Although party affiliation remains one of the best predictors of voting behavior, the commission does not even consider it. In accordance with the California Constitution, the Commission prioritizes these five factors:
- “Population equality” (every district has approximately equal population)
- Enough majority-minority districts (districts whose population is majority non-white)
- “Geographic contiguity” (all parts of a district are connected to each other)
- “Geographic integrity” (district lines don’t cut through cities, counties, neighborhoods, and “communities of interest”)
- “Geographic Compactness” (the district is a solid shape, not all over the place)
Party affiliation is only allowed to be considered so the maps do not unfairly benefit one party. Otherwise, the Commission cannot consider party affiliation. How can the Commission draw fair maps without taking into account one of the best predictors of voting behavior available?
Some might argue that the increased “Difference” is because the California Democratic Party has become hegemonic over the past few decades, not because the maps are unfair. In the 1980s, Democrats and Republicans competed for the California coast. No longer. In the 1980s and 1990s, Republicans controlled the Inland Empire. No longer. Orange County was once a conservative stronghold. No longer. Simply put, Democrats have blanketed California and therefore it could be nearly impossible to draw fair maps for Republicans. To test this, I used DistrictBuilder to draw my own Congressional map for California, shown here:
Here’s the Bay:
This map includes 34 Democratic-lean districts (65% of the seats), 17 Republican-lean districts (33% of the seats), and one true toss-up race. This is a much fairer partisan map for Republicans.

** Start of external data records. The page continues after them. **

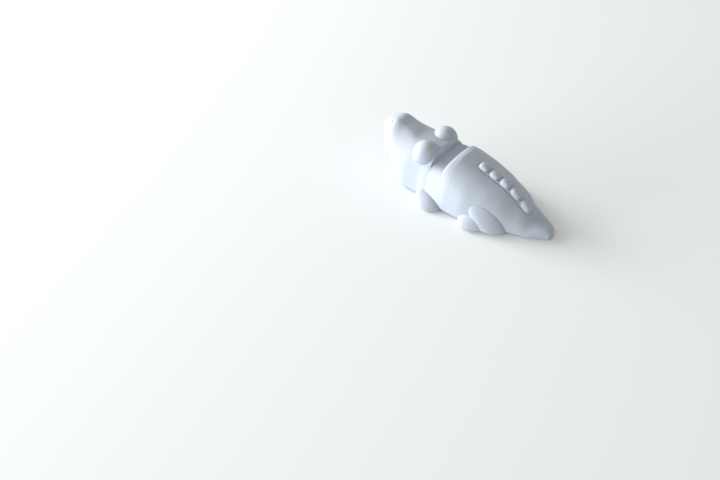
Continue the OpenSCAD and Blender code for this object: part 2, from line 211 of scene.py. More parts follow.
def flank_y(x, z):
    """Where the flank lies at x and height z: one oval above the widest line and a flatter one
    below it, which the table cuts off."""
    widest = back_widest(x)
    above = oval_width(back_width(x), back_height(x) - widest, back_row(x, 3), z - widest)
    below = oval_width(back_width(x), widest * BELLY_REACH_SHARE, BELLY_POWER, widest - z)
    return np.where(z < widest, below, above)


def back_z(x, y):
    """Height of the back at x and y."""
    widest = back_widest(x)
    return widest + oval_width(back_height(x) - widest, back_width(x), back_row(x, 3), y)


def back_reach(x, angle):
    """Distance from the middle of the widest line to the skin above it. Beside the saddle, a
    quarter round from the rim down to the saddle's floor cuts the arch off."""
    widest = back_widest(x)
    arch = oval_reach(back_width(x), back_height(x) - widest, back_row(x, 3), angle)
    rim_x = SADDLE_START - RIM_REACH
    start = back_height(np.float64(rim_x)) * RIM_START_SHARE
    u = np.clip((np.minimum(x, SADDLE_START) - rim_x) / RIM_REACH, 0, 1)
    lid = SADDLE_HEIGHT + (start - SADDLE_HEIGHT) * quarter(u)
    return blend(arch, soft_min(arch, level_reach(lid - widest, angle)), eased(u / EASE_SHARE))


def press_seat(points):
    """Presses the crest's seat into the back. It has its full depth inside the band's
    round-ended outline, and eases out to nothing past it. The underside stays flat."""
    x, y, z = np.moveaxis(points, -1, 0)
    past_end = np.maximum(0, np.maximum(x - BAND_FRONT, BAND_REAR - x) + BAND_HALF_WIDTH)
    outside = np.hypot(past_end, y) - BAND_HALF_WIDTH
    depth = SEAT_DEPTH * eased(1 - outside / SEAT_EDGE)
    return np.stack([x, y, z - np.where(z > BELLY_HEIGHT, depth, 0)], -1)


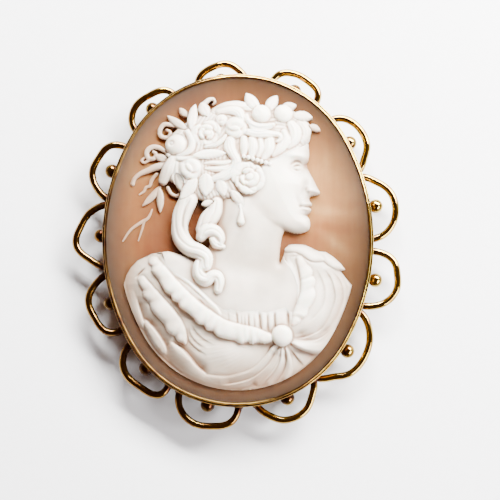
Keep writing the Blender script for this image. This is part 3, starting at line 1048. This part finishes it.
def orange_shell():
    """Polished conch shell: orange-tan, deeper where it is thick, greyish towards the rim."""
    material, tree, output = new_material("shell_orange_polished")
    place = add_node(tree, "ShaderNodeTexCoord")
    rim = add_node(tree, "ShaderNodeAttribute", {"attribute_name": "from_rim"})
    skin = add_node(tree, "ShaderNodeAttribute", {"attribute_name": "grey_skin"})
    shade = add_node(tree, "ShaderNodeAttribute", {"attribute_name": "warmth"})
    # Clouds about 8 mm wide, and growth streaks of about 1 by 11 mm that lie aslant
    cloud = add_node(tree, "ShaderNodeTexNoise", {
        "Scale": 120.0, "Detail": 4.0, "Roughness": 0.55}, {"Vector": (place, "Object")})
    stretched = add_node(tree, "ShaderNodeMapping", {
        "Rotation": (0, 0, math.radians(28)), "Scale": (900.0, 90.0, 200.0)}, {"Vector": (place, "Object")})
    streaks = add_node(tree, "ShaderNodeTexNoise", {"Scale": 1.0, "Detail": 3.0}, {"Vector": (stretched, 0)})
    wander = add_node(tree, "ShaderNodeMapRange", {1: 0.25, 2: 0.75, 3: -0.16, 4: 0.16}, {0: (cloud, 0)})
    grain = add_node(tree, "ShaderNodeMapRange", {1: 0.3, 2: 0.7, 3: -0.05, 4: 0.05}, {0: (streaks, 0)})
    clouded = add_node(tree, "ShaderNodeMath", {"operation": "ADD"}, {0: (shade, "Fac"), 1: (wander, 0)})
    grained = add_node(tree, "ShaderNodeMath", {"operation": "ADD"}, {0: (clouded, 0), 1: (grain, 0)})
    body = add_node(tree, "ShaderNodeValToRGB", None, {0: (grained, 0)})
    fill_ramp(body, [
        (0.0, "#a3794e"), (0.16, "#92673f"), (0.38, "#815431"), (0.65, "#6c4128"), (1.0, "#532c18")])
    band = add_node(tree, "ShaderNodeMapRange", {1: 0.0, 2: 4.2, 3: 0.94, 4: 0.0}, {0: (rim, "Fac")})
    edge = add_node(tree, "ShaderNodeMix", {
        "data_type": "RGBA", 6: (*linear("#1e130b"), 1), 7: (*linear("#4c4239"), 1)}, {0: (skin, "Fac")})
    tint = add_node(tree, "ShaderNodeMix", {"data_type": "RGBA"}, {0: (band, 0), 6: (body, 0), 7: (edge, 2)})
    ripple = add_node(tree, "ShaderNodeBump", {"Strength": 0.05, "Distance": 0.00004}, {"Height": (streaks, 0)})
    rough = add_node(tree, "ShaderNodeMapRange", {1: 0.3, 2: 0.7, 3: 0.07, 4: 0.12}, {0: (cloud, 0)})
    shader = add_node(tree, "ShaderNodeBsdfPrincipled", {
        "IOR": SHELL_IOR, "Subsurface Weight": 0.75,
        "Subsurface Radius": (1.0, 0.55, 0.32), "Subsurface Scale": 0.0034,
    }, {"Base Color": (tint, 2), "Roughness": (rough, 0), "Normal": (ripple, 0)})
    tree.links.new(shader.outputs[0], output.inputs[0])
    return material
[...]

I was only able to draw it by violating many key priorities of the Commission, namely by breaking up counties, towns, cities, and communities of interest, and not prioritizing the creation of majority-minority districts. I call this “equitable gerrymandering,” actively drawing district lines to help minority political groups have fair representation. Fair maps are possible—they’re just currently illegal.

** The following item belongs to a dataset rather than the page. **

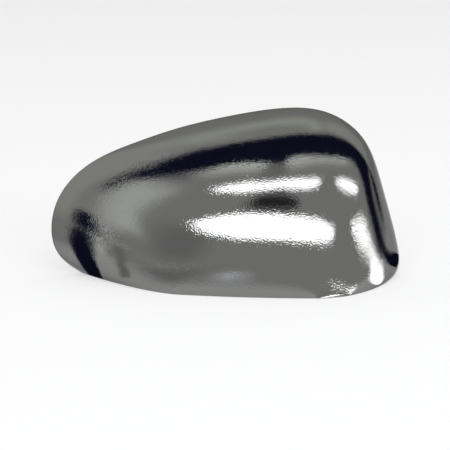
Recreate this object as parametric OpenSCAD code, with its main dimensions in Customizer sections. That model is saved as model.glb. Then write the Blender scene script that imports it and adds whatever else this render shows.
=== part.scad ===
// Wing mirror cover, right-hand side: one moulded cap, open at the back and below.
// X runs along the cover, Y from the face back to the mirror housing, Z up. The lower rim stands on Z = 0.

/* [Cover] */
// Overall width along the cover
cover_w = 237; // [222:1:252]
// Overall height from the lower rim to the top of the rear rim
cover_h = 113.5; // [106:0.5:120]
// Overall depth from the front of the face to the rear rim
cover_d = 70; // [64:1:76]
// Wall thickness of the moulding
wall = 2.5; // [2.2:0.1:2.8]

/* [Face] */
// Radius of the face seen from above
crown_x_r = 410; // [360:10:500]
// Radius of the face seen from the side
crown_z_r = 450; // [400:10:540]
// Right-hand end of the front line on the lower rim
front_right = 59; // [52:1:64]
// Left-hand end of the front line on the lower rim
front_left = -25; // [-34:1:-18]
// Depth over which the wall turns back at the lower right corner
turn_right = 51; // [45:1:55]
// Depth over which the wall turns back along the top
turn_top = 32; // [26:1:36]
// Depth over which the wall turns back at the lower left
turn_left = 40; // [34:1:44]
// Lean of the wall at the lower right corner, degrees
lean_right = 7; // [5:0.5:9]
// Lean of the wall along the top, degrees
lean_top = 5.5; // [4:0.5:8]
// Lean of the wall at the lower left, degrees
lean_left = 20.5; // [17:0.5:23]

/* [Rear edge] */
// Depth of the rebate that takes the edge of the mirror housing
rebate_d = 3; // [2:0.5:4]
// Wall thickness left beside the rebate
rebate_wall = 1.4; // [1.2:0.1:1.6]

/* [Locating pegs] */
// Diameter of each locating peg
peg_dia = 5; // [4:0.5:6]
// Length of each locating peg
peg_l = 12; // [9:0.5:14]
// Diameter of the boss under each peg
boss_dia = 10; // [9:0.5:11]
// Distance of each boss from the rim
boss_in = 34; // [30:1:38]
// Distance of the peg tips in front of the rear rim
peg_back = 6; // [4:0.5:9]

/* [Snap hooks] */
// Width of each snap hook
hook_w = 12; // [10:0.5:14]
// Thickness of each snap hook
hook_t = 2.2; // [1.8:0.1:2.6]
// Reach of each hook's nose
hook_nose = 2.4; // [1.8:0.1:2.8]
// Distance of each snap hook from the rim
hook_in = 16; // [14:0.5:18]
// Distance of the hook tips in front of the rear rim
hook_back = 4; // [3:0.5:6]

/* [Ribs] */
// Height of the stiffening ribs above the inside face
rib_h = 3; // [2:0.5:4]
// Thickness of the stiffening ribs
rib_t = 1.6; // [1.2:0.1:2]
// Width of the return along the lower rim
return_w = 4; // [3:0.5:5]

/* [Hidden] */
// Colour of the plating
plating = [0.62, 0.63, 0.62];
// Columns round the rim and rows from the front line to the rim
cols = 76;
rows = 19;
// The coarser grid of the solids that only trim what stands inside
core_cols = 44;
core_rows = 12;
// Height of the return above the lower rim
return_z = 0.8;
// Length over which the face is twisted by one part in one
crown_twist = 2800;
// Chamfer at the tip of each peg
peg_tip = 0.8;
// Distance of the gussets in front of the hook tips
gusset_back = 9;
// Distance of the ribs in front of the rear rim, and the heights of the two long ones
rib_back = 16;
rib_levels = [30, 82];
// Shares of the way round the rim at which the pegs and the snap hooks stand
peg_shares = [0.24, 0.74];
hook_shares = [0.12, 0.33, 0.5, 0.64, 0.83];
// Roundness of the boss and peg
$fn = 48;
// Rear rim as the control points of one smooth curve, from the lower right over the top to the lower left
rim_points = [
  [115.5, 0], [123, 6], [106.5, 60.5], [97, 94], [68, 114], [34, 113.5], [1, 107.5],
  [-30.5, 100.5], [-62, 89.5], [-93.5, 77], [-118, 51], [-120.5, 14], [-98.5, 0],
];

// Point of a smooth curve at share s of its length
function curve(s) =
  let (n = len(rim_points) - 1)
  let (k = min(floor(s * n), n - 1))
  let (f = s * n - k)
  let (b = rim_points[k], c = rim_points[k + 1])
  let (a = k == 0 ? 2 * b - c : rim_points[k - 1])
  let (d = k == n - 1 ? 2 * c - b : rim_points[k + 2])
  (a * pow(1 - f, 3) + b * (3 * pow(f, 3) - 6 * pow(f, 2) + 4)
    + c * (1 + 3 * f + 3 * pow(f, 2) - 3 * pow(f, 3)) + d * pow(f, 3)) / 6;

// The curve as drawn, and the scales that give it the overall width and height
drawn = [for (i = [0 : cols]) curve(i / cols)];
drawn_x = [for (p = drawn) p[0]];
drawn_z = [for (p = drawn) p[1]];
scale_x = cover_w / (max(drawn_x) - min(drawn_x));
scale_z = cover_h / max(drawn_z);
middle_x = scale_x * (max(drawn_x) + min(drawn_x)) / 2;

function scaled(p) = [p[0] * scale_x, p[1] * scale_z];

// Unit direction of the rim at share u
function along(u) =
  let (d = scaled(curve(min(u + 0.002, 1)) - curve(max(u - 0.002, 0))))
  d / norm(d);

// Rear rim at share u, moved inside in its own plane by some millimetres
function rim(u, inset) =
  let (d = along(u))
  scaled(curve(u)) + inset * [-d[1], d[0]];

// Value that goes from right to top to left along the rim
function around(u, right, top, left) =
  let (w = (1 - cos(180 * u)) / 2)
  right * pow(1 - w, 2) + 2 * top * w * (1 - w) + left * pow(w, 2);

// Point of the front line that the profile at share u starts from
function front(u) = [front_right + (front_left - front_right) * u, 0];

// Share of the way to the rim, and share of the depth, at share t of a profile
function reach(u, t, span) =
  let (flat = around(u, 0.32, 0.9, 0.35))
  let (lean = around(u, lean_right, lean_top, lean_left))
  let (turned = 1 - around(u, turn_right, turn_top, turn_left) * tan(lean) / span)
  let (s = 1 - t)
  2 * pow(s, 3) * t * flat + 6 * pow(s, 2) * pow(t, 2) * flat + 4 * s * pow(t, 3) * turned + pow(t, 4);
function rise(u, t) =
  let (turn = around(u, turn_right, turn_top, turn_left) / cover_d)
  let (s = 1 - t)
  pow(s, 4) + 4 * pow(s, 3) * t + 6 * pow(s, 2) * pow(t, 2) + 4 * s * pow(t, 3) * turn;

// How far the crowned face lies behind its front-most point, the right-hand end of the front line
function crown(p) =
  let (dx = p[0] - front_right)
  pow(dx, 2) / (2 * crown_x_r) + pow(p[1], 2) / (2 * crown_z_r) + dx * p[1] / crown_twist;

// Point of the outer skin at share u round the rim and share t from the front line to the rim
function outer(u, t) =
  let (g = front(u), r = rim(u, 0))
  let (p = g + (r - g) * reach(u, t, norm(r - g)))
  [p[0], -(cover_d - crown(p)) * rise(u, t), p[1]];

// Unit normal of the outer skin, pointing out
function facing(u, t) =
  let (e = 0.002, v = min(max(u, 2 * e), 1 - 2 * e), w = min(max(t, 2 * e), 1 - 2 * e))
  let (n = cross(outer(v, w + e) - outer(v, w - e), outer(v + e, w) - outer(v - e, w)))
  n / norm(n);

// Point below the outer skin by some millimetres; what starts on the lower plane stays on it
function inner(u, t, inset) =
  let (p = outer(u, t), n = facing(u, t))
  let (level = [n[0], n[1], 0])
  let (q = p - inset * (u == 0 || u == 1 || t == 0 ? level / (level * level) : n))
  [q[0], q[1], max(q[2], 0)];

// Share t at which the skin below the outer one reaches the plane that far in front of the rear rim, by halving
function share_at(u, inset, stop, low = 0.2, high = 1, steps = 15) =
  let (mid = (low + high) / 2)
  steps == 0 ? mid
    : inner(u, mid, inset)[1] < -stop ? share_at(u, inset, stop, mid, high, steps - 1)
    : share_at(u, inset, stop, low, mid, steps - 1);

// Profile of a skin at share u, from the front line to that plane
function profile(u, inset, stop, count) =
  let (end = share_at(u, inset, stop))
  [for (j = [0 : count])
    let (p = inner(u, end * j / count, inset))
    j == count ? [p[0], -stop, p[2]] : p];

// Faces between neighbouring columns of points, each column a closed ring
function sheet_faces(columns, count) = [
  for (i = [0 : columns - 1], j = [0 : count - 1])
    let (a = i * count + j, b = i * count + (j + 1) % count)
    for (f = [[a, a + count, b], [b, a + count, b + count]]) f,
];

// The first and last column, filled with the triangles given for one of them
function end_faces(columns, count, triangles) = [
  for (f = triangles) f,
  for (f = triangles) [f[0], f[2], f[1]] + [1, 1, 1] * columns * count,
];

// Moulded shell: outer skin, rebated rear edge and inner skin as one closed surface
module shell() {
  count = 2 * rows + 4;
  points = [
    for (i = [0 : cols])
      let (u = i / cols, edge = profile(u, rebate_wall, 0, 1)[1], step = profile(u, rebate_wall, rebate_d, 1)[1])
      let (inside = profile(u, wall, rebate_d, rows))
      for (p = concat(
        [for (j = [0 : rows]) outer(u, j / rows)],
        [edge, step],
        [for (j = [rows : -1 : 0]) inside[j]]
      )) p,
  ];
  across = [
    for (j = [0 : rows])
      let (a = count - 1 - j, b = count - 2 - j)
      for (f = [[j, j + 1, a], [j + 1, b, a]]) f,
  ];
  polyhedron(points, concat(end_faces(cols, count, across), sheet_faces(cols, count)));
}

// Solid below a skin, down to the lower plane and back to the rear plane, closed from one point in that corner
module core(inset) {
  count = core_rows + 1;
  last = core_cols * count;
  corner = last + count;
  points = concat(
    [for (i = [0 : core_cols]) for (p = profile(i / core_cols, inset, 0, core_rows)) p],
    [[(front_right + front_left) / 2, 0, 0]]
  );
  skin = [
    for (i = [0 : core_cols - 1], j = [0 : core_rows - 1])
      let (a = i * count + j)
      for (f = [[a, a + count, a + 1], [a + 1, a + count, a + count + 1]]) f,
  ];
  closing = concat(
    [for (j = [0 : core_rows - 1]) for (f = [[j, j + 1, corner], [last + j + 1, last + j, corner]]) f],
    [for (i = [0 : core_cols - 1])
      let (a = i * count)
      for (f = [[a + count, a, corner], [a + core_rows, a + count + core_rows, corner]]) f]
  );
  polyhedron(points, concat(closing, skin));
}

// Place of a locating peg on the rear plane
function peg_at(u) =
  let (g = front(u), r = rim(u, 0))
  r + (g - r) * boss_in / norm(g - r);

// Boss with its locating peg, standing on the inside of the face and pointing back
module peg(u) {
  p = peg_at(u);
  translate([p[0], 0, p[1]]) rotate([90, 0, 0]) {
    translate([0, 0, peg_back + peg_l]) cylinder(h = cover_d, d = boss_dia);
    translate([0, 0, peg_back + peg_tip]) cylinder(h = peg_l, d = peg_dia);
    translate([0, 0, peg_back]) cylinder(h = peg_tip, d1 = peg_dia - 2 * peg_tip, d2 = peg_dia);
  }
}

// Snap hook with a ramped nose and two gussets that tie it to the wall
module hook(u) {
  p = rim(u, hook_in);
  d = along(u);
  half = hook_t / 2;
  translate([p[0], 0, p[1]]) rotate([0, -atan2(d[1], d[0]), 0]) {
    translate([-hook_w / 2, 0, 0]) rotate([0, 90, 0]) linear_extrude(hook_w)
      polygon([
        [-half, -cover_d], [half, -cover_d], [half, -hook_back - hook_nose - 2],
        [half + hook_nose, -hook_back - hook_nose - 1], [half, -hook_back], [-half, -hook_back],
      ]);
    for (side = [-1, 1])
      translate([side * (hook_w - rib_t) / 2 - rib_t / 2, -cover_d, -hook_in])
        cube([rib_t, cover_d - hook_back - gusset_back, hook_in]);
  }
}

// Low ribs across and along the inside of the face; the outer two upright ones run through the bosses
module ribs() {
  left = peg_at(peg_shares[1])[0];
  right = peg_at(peg_shares[0])[0];
  difference() {
    union() {
      for (k = [0 : 3])
        translate([left + (right - left) * k / 3 - rib_t / 2, -cover_d, return_z])
          cube([rib_t, cover_d - rib_back, cover_h]);
      for (z = rib_levels)
        translate([-cover_w / 2, -cover_d, z - rib_t / 2]) cube([cover_w, cover_d - rib_back, rib_t]);
    }
    core(wall + rib_h);
  }
}

// Return that stiffens the lower rim
module lower_return() {
  difference() {
    translate([-cover_w / 2, -cover_d, return_z]) cube([cover_w, cover_d - 2 * rebate_d, rib_t]);
    core(wall + return_w);
  }
}

// The cover as it comes out of the mould
module mirror_cover() {
  color(plating) translate([-middle_x, cover_d / 2, 0]) {
    shell();
    intersection() {
      core(wall / 2);
      union() {
        for (u = peg_shares) peg(u);
        for (u = hook_shares) hook(u);
        ribs();
        lower_return();
      }
    }
  }
}

mirror_cover();
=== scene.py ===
import math

import bpy
import numpy as np
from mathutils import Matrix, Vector


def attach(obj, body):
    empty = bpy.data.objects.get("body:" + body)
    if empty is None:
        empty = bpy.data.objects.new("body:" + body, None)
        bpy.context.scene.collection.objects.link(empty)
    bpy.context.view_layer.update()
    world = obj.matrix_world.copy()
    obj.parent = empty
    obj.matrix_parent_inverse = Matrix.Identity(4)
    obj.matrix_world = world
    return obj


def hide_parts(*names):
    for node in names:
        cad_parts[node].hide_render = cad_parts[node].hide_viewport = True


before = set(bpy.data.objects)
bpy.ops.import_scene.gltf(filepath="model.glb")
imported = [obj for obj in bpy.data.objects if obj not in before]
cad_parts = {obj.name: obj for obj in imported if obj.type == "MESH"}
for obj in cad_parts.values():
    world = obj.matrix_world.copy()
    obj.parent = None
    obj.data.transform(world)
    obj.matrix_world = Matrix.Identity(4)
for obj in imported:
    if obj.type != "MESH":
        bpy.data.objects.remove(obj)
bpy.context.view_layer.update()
scene = bpy.context.scene

# Sizes of the moulding in millimetres, the same values as in the part's source
WIDTH, HEIGHT, DEPTH, WALL = 237.0, 113.5, 70.0, 2.5
CROWN_X_R, CROWN_Z_R, CROWN_TWIST = 410.0, 450.0, 2800.0
FRONT_RIGHT, FRONT_LEFT = 59.0, -25.0

# Depth and lean of the turn into the side wall, and how flat the face runs up to it: right, top, left
TURNS = (51.0, 32.0, 40.0)
LEANS = (7.0, 5.5, 20.5)
FLATS = (0.32, 0.9, 0.35)

# Rebate at the rear edge, return along the lower rim, and ribs
REBATE_D, REBATE_WALL = 3.0, 1.4
RETURN_W, RETURN_Z = 4.0, 0.8
RIB_H, RIB_T, RIB_BACK, RIB_LEVELS, UPRIGHT_RIBS = 3.0, 1.6, 16.0, (30.0, 82.0), 4

# Pegs and their bosses; the roots, how far each runs on into what it stands on, are this script's own
PEG_R, PEG_L, PEG_TIP, PEG_BACK, PEG_ROOT = 2.5, 12.0, 0.8, 6.0, 2.0
BOSS_R, BOSS_IN, BOSS_ROOT = 5.0, 34.0, 5.0

# Snap hooks, and where pegs and hooks stand as shares of the way round the rim
HOOK_W, HOOK_T, HOOK_NOSE, HOOK_FLANK = 12.0, 2.2, 2.4, 1.0
HOOK_IN, HOOK_BACK, GUSSET_BACK = 16.0, 4.0, 9.0
PEG_SHARES = (0.24, 0.74)
HOOK_SHARES = (0.12, 0.33, 0.5, 0.64, 0.83)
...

With that, the correlation between the Democratic popular vote margin of victory and “Difference” is moderate at best. The changes in “Difference” for California House races may be more reflective of the recent history of California redistricting. In 1980, the Democratic legislature and Democratic Governor Jerry Brown drew heavily gerrymandered maps, which were used in the 1982 election but then overturned by voters in a GOP-led referendum. Democrats and Republicans worked together in a bipartisan gerrymander, also known as an incumbent gerrymander, to protect incumbents, for Congressional elections from 1984 to 1992. In 1990, the Democratic legislature and Republican Governor Pete Wilson could not come to a deal on redistricting, so the courts drew the maps used in the 1990s. In 2000, Democrats and Republicans came together again to do a bipartisan gerrymander. Since 2012, the Commission’s maps have been used.
Others may maintain that increasing “Difference” and Democratic overrepresentation are due to chance. The argument posits that although Democrats won 63% of the vote in 2022, they managed to win a slight majority in enough competitive districts to win 77% of the seats. Going into the 2022 election, California’s House map contained 43 Democratic-leaning seats, meaning Democrats had an advantage in over 82% of California’s House seats. Therefore, it is not due to random chance that in 2022, Democrats won nearly 77% of the seats. Furthermore, with the exception of 2016, the “Difference” in the California House races and the California State Assembly has been steadily increasing. If the “Difference” was determined by chance, there would be no noticeable upwards trend; it would spike and crash at random. Finally, California House Democrats have won ten percentage points more seats than the popular vote for 7 straight elections going back to 2010. It is very unlikely that such a wide discrepancy is Democratic dumb luck.
California’s redistricting commission is most similar to Arizona’s, which has produced much greater partisan fairness than California.
Table 1: Large States with Independent Redistricting Commissions, 2012 to 2022
However, partisan unfairness has been increasing in Arizona too:
Chart 2: “Difference” for AZ Congress, CA State Assembly, CA State Senate, CA House since 1992
All that being said, the California Citizens Redistricting Commission has eliminated the appearance of corruption by taking redistricting power away from California politicians, which can work to decrease voter cynicism. Moreover, nationwide, maps drawn by independent redistricting commissions have had a lower efficiency gap than those drawn by politicians. The efficiency gap is a metric often used by courts to measure gerrymandering by calculating the extent to which politicians diluted the political power of voters from the other party. Furthermore, compared to other large states from 2012 to 2022, California’s partisan fairness was average. For all states with eight or more Congressional districts in that period, the average “Difference” was 26.53. For California, it was 27.11. Independent redistricting commissions as a whole (also used in Arizona and Washington state) had an average Difference of 18.34. For states whose Congressional districts were drawn by partisan legislatures, the average was 33.14. Maps drawn by state and federal courts were the fairest. This was also true in California; the maps drawn by the courts in 1990 were the fairest of any recent decade.
Table 2: Average Difference Per Redistricting Method For Large States, 2012 to 2022
|State or Federal Court||15.76|
|Independent Redistricting Commission||18.34|
|Legislators (Split Party Rule)||32.59|
The point is not that the Commission should be eliminated. Despite their visible flaws, the maps drawn by independent redistricting commissions nationwide have proven to be much fairer than maps drawn by legislators. Representative democracy demands maps to best represent voters’ beliefs and priorities, which are highly associated with party preference. On this front, the California Citizens Redistricting Commission is failing miserably. The Commission could be strengthened to consider party identification and implement “equitable gerrymandering” so they can actually fulfill their mission to draw maps better and more fairly than politicians can or ever will.